The Future: Will CUDA’s Dominance Persist?
Factors maintaining CUDA dominance:
1. Ecosystem lock-in: 17 years of libraries, tutorials, Stack Overflow answers
2. PyTorch is CUDA-first: most operators tested primarily on CUDA
3. TensorRT-LLM: no equivalent on other platforms
4. NCCL: best multi-GPU communication library
5. Developer familiarity: most GPU programmers learned CUDA first
Factors eroding CUDA dominance:
1. AMD MI300X is hardware-competitive (192 GB HBM3, 5.3 TB/s)
2. ROCm/HIP can auto-translate most CUDA code
3. Cloud providers negotiating AMD GPU contracts (cost pressure)

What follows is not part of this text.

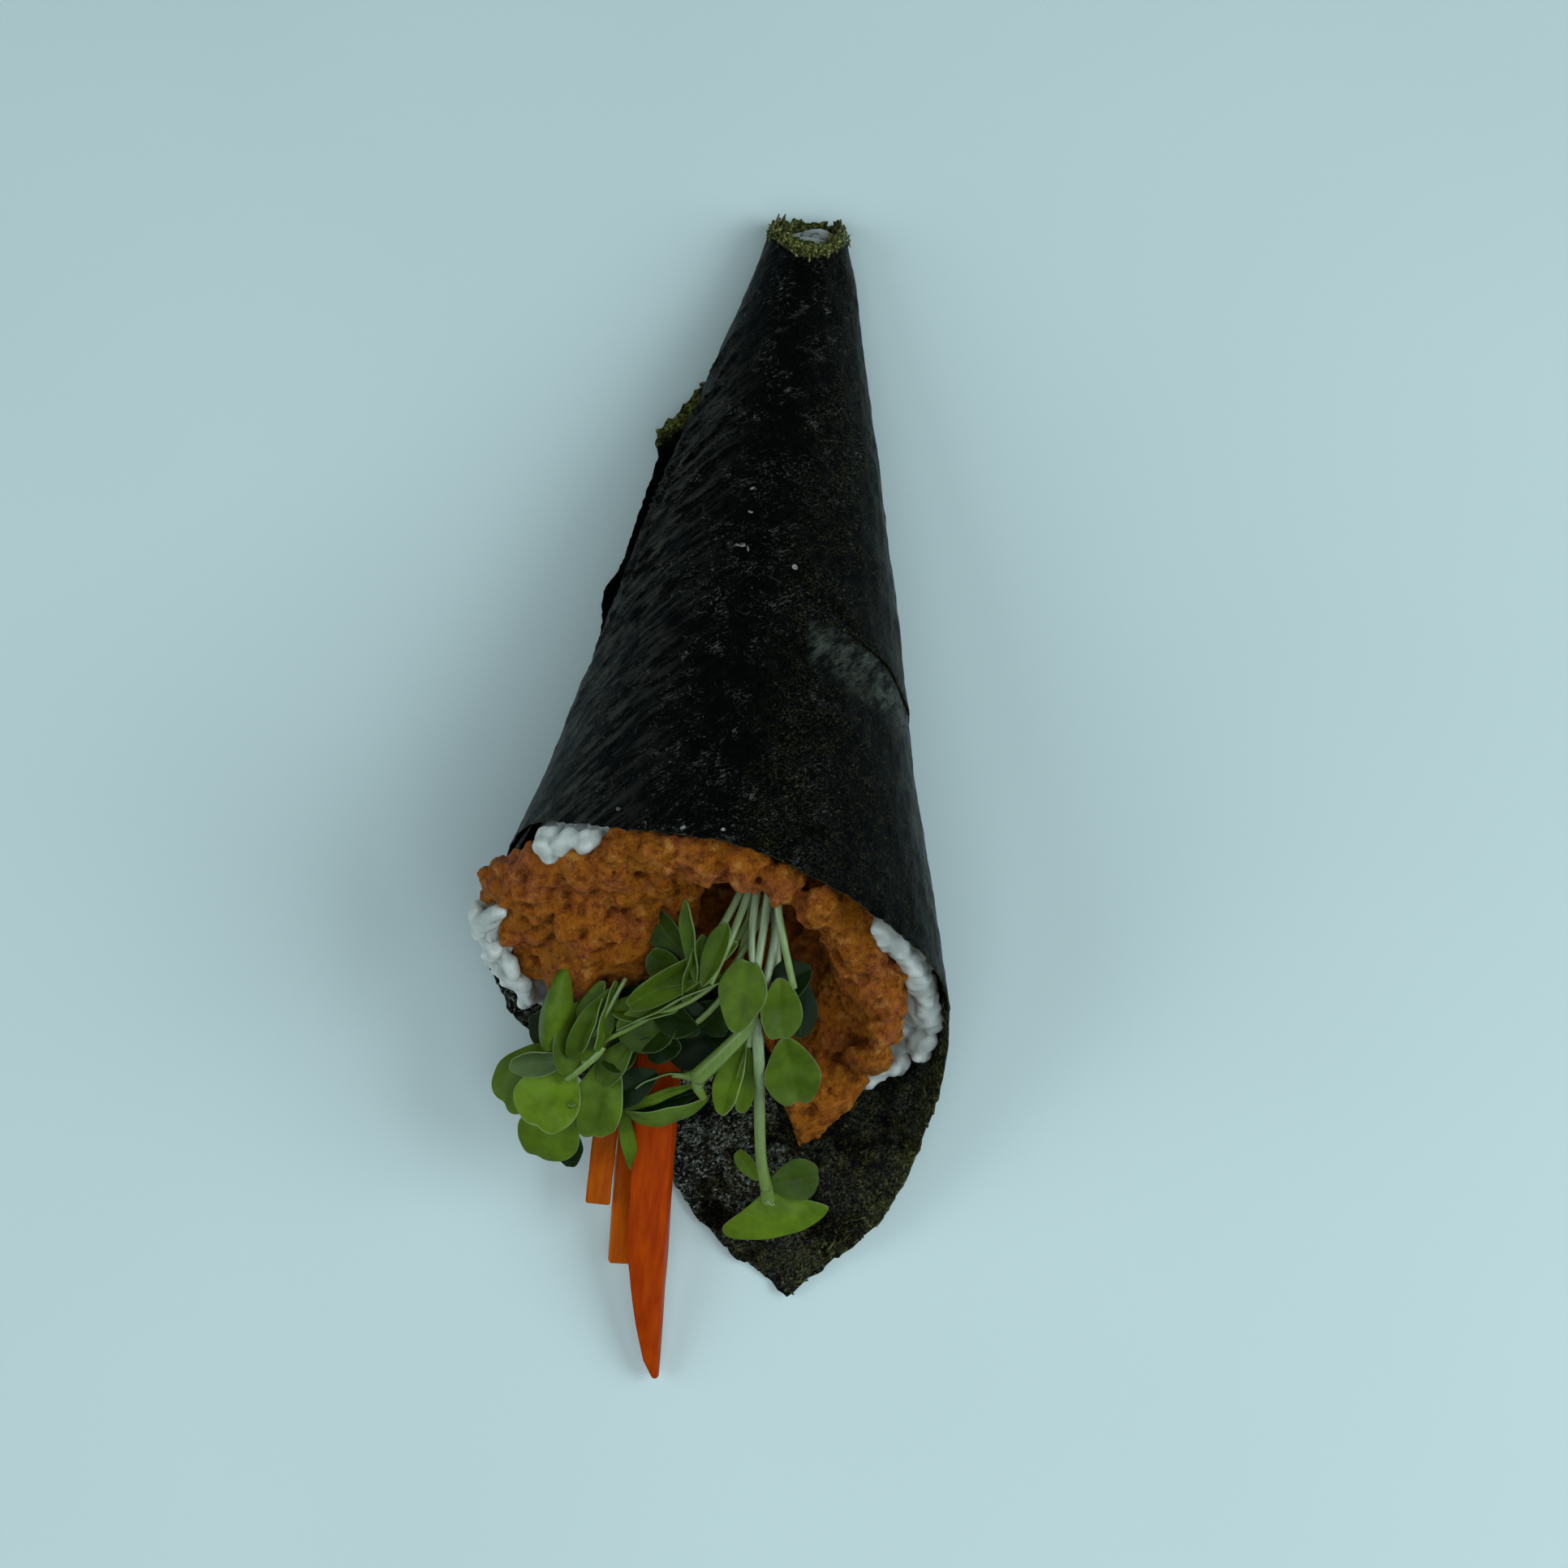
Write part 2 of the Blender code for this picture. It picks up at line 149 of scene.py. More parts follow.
def new_finish(name, **sockets):
    """A material, with numbers and colours that are the same all over set on its own sockets."""
    finish = bpy.data.materials.new(name)
    finish.use_nodes = True
    shader = finish.node_tree.nodes["Principled BSDF"]
    for socket, value in sockets.items():
        shader.inputs[socket.replace("_", " ")].default_value = value
    return finish, finish.node_tree, shader


def fill(tree, socket, value):
    """Links a socket to another node's output, or sets it to a number or a colour."""
    if isinstance(value, bpy.types.NodeSocket):
        tree.links.new(value, socket)
    elif isinstance(value, tuple) and len(value) < len(socket.default_value):
        socket.default_value = (*value, 1)
    else:
        socket.default_value = value


def add_node(tree, kind, **inputs):
    node = tree.nodes.new("ShaderNode" + kind)
    for name, value in inputs.items():
        fill(tree, node.inputs[name], value)
    return node


print("finishes at the start:", len(bpy.data.materials))

# %% [markdown]
# The patterns read object coordinates in millimetres, so that a scale of 1 gives features of about
# a millimetre wherever the piece lies. Image textures would look flatter up close and would need
# unwrapping. A stretched pattern makes strands and streaks.

# %% Patterns


def millimetres(tree, stretch=(1, 1, 1), turn=(0, 0, 0)):
    """Object coordinates in millimetres. A stretch below 1 draws a pattern out along that axis."""
    coordinates = tree.nodes.new("ShaderNodeTexCoord").outputs["Object"]
    scale = tuple(MM / s for s in stretch)
    node = add_node(tree, "Mapping", Vector=coordinates, Scale=scale, Rotation=turn)
    node.vector_type = "TEXTURE"  # this kind turns first and then scales
    return node.outputs[0]


def speckle(tree, place, scale, detail=3.0, roughness=0.55, distortion=0.0):
    node = add_node(
        tree, "TexNoise", Vector=place, Scale=scale, Detail=detail, Roughness=roughness,
        Distortion=distortion,
    )
    return node.outputs[0]


def ramp(tree, factor, *stops):
    """Colours or greys by value: each stop is (position, grey) or (position, (r, g, b))."""
    node = add_node(tree, "ValToRGB", Fac=factor)
    elements = node.color_ramp.elements
    while len(elements) < len(stops):
        elements.new(0.5)
    for element, (position, colour) in zip(elements, stops):
        element.position = position
        element.color = (*colour, 1) if isinstance(colour, tuple) else (colour,) * 3 + (1,)
    return node.outputs[0]


def attribute(tree, name):
    """A value that is stored on the points of the mesh."""
    node = tree.nodes.new("ShaderNodeAttribute")
    node.attribute_name = name
    return node.outputs["Fac"]


# %% [markdown]
# A finish is built up like paint: a ground, then one layer after another, each with a mask that
# says how much of it shows. Relief finer than the mesh comes from a bump node at the end.

# %% Layers and relief


def mix(tree, factor, first, second, blend="MIX"):
    node = tree.nodes.new("ShaderNodeMix")
    node.data_type = "RGBA"
    node.blend_type = blend
    # This node has sockets for several kinds of value, and 6 and 7 are its two colours
    for index, value in ((0, factor), (6, first), (7, second)):
        fill(tree, node.inputs[index], value)
    return node.outputs[2]


def times(tree, first, second):
    node = tree.nodes.new("ShaderNodeMath")
    node.operation = "MULTIPLY"
    fill(tree, node.inputs[0], first)
    fill(tree, node.inputs[1], second)
    return node.outputs[0]


def bump(tree, shader, height, strength, depth=0.1):
    """Depth is in millimetres."""
    node = add_node(tree, "Bump", Height=height, Strength=strength, Distance=depth * MM)
    tree.links.new(node.outputs[0], shader.inputs["Normal"])


trial, tree, shader = new_finish("trial")
bump(tree, shader, times(tree, speckle(tree, millimetres(tree), 1.0), 0.5), 1.0)
print("nodes in a finish with one bump:", len(tree.nodes))
bpy.data.materials.remove(trial)

# %% [markdown]
# ## The cone
# The roll is a cone that lies on its side. Its section is an oval that grows evenly from an apex
# on the table, with a flat foot. A circle would be simpler, but soft food sags a little under its
# own weight. These are the measures that the solid model uses.

# %% The section
HALF_WIDTH = 0.240  # of the distance from the apex, as are the next three
HEIGHT = 0.385
WAIST = 0.181
SINK = 0.004
LOWER_ROUNDNESS = 0.8
SECTION_STEPS = 720


def oval(angle):
    """(x, z) of the section one unit from the apex."""
    c, s = math.cos(angle), math.sin(angle)
    if s >= 0:
        return HALF_WIDTH * c, WAIST + (HEIGHT - WAIST) * s
    x = math.copysign(abs(c) ** LOWER_ROUNDNESS, c) * HALF_WIDTH
    return x, max(0.0, WAIST - (WAIST + SINK) * abs(s) ** LOWER_ROUNDNESS)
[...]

4. Triton (OpenAI) compiles to both CUDA PTX and AMD AMDGPU ISA
5. llama.cpp proves Vulkan/Metal viable for inference
6. MLIR/StableHLO provide hardware-agnostic intermediate representations
Timeline estimate:
- 2024-2025: CUDA >90% of AI compute, AMD gaining in inference
- 2026-2028: CUDA ~80%, AMD ~15%, others ~5%
- Long term: hardware-agnostic compilers (Triton, XLA) may abstract away
the programming model, making the GPU ISA less relevant
Summary
CUDA dominates GPU computing for AI through a combination of hardware excellence and an unmatched software ecosystem. ROCm/HIP is the closest competitor, providing 85-95% of CUDA performance with good library coverage and a source-level compatibility layer. Metal provides functional local inference on Apple Silicon but lacks the throughput for production serving. Vulkan offers universal portability at 55-70% of native performance. SYCL provides a clean programming abstraction but lacks ecosystem depth. For production AI workloads today, CUDA remains the default choice, with ROCm as a viable alternative for AMD datacenter GPUs. The long-term trend points toward hardware-agnostic compiler frameworks (Triton, XLA, MLIR) that abstract the programming model, potentially reducing CUDA’s ecosystem advantage.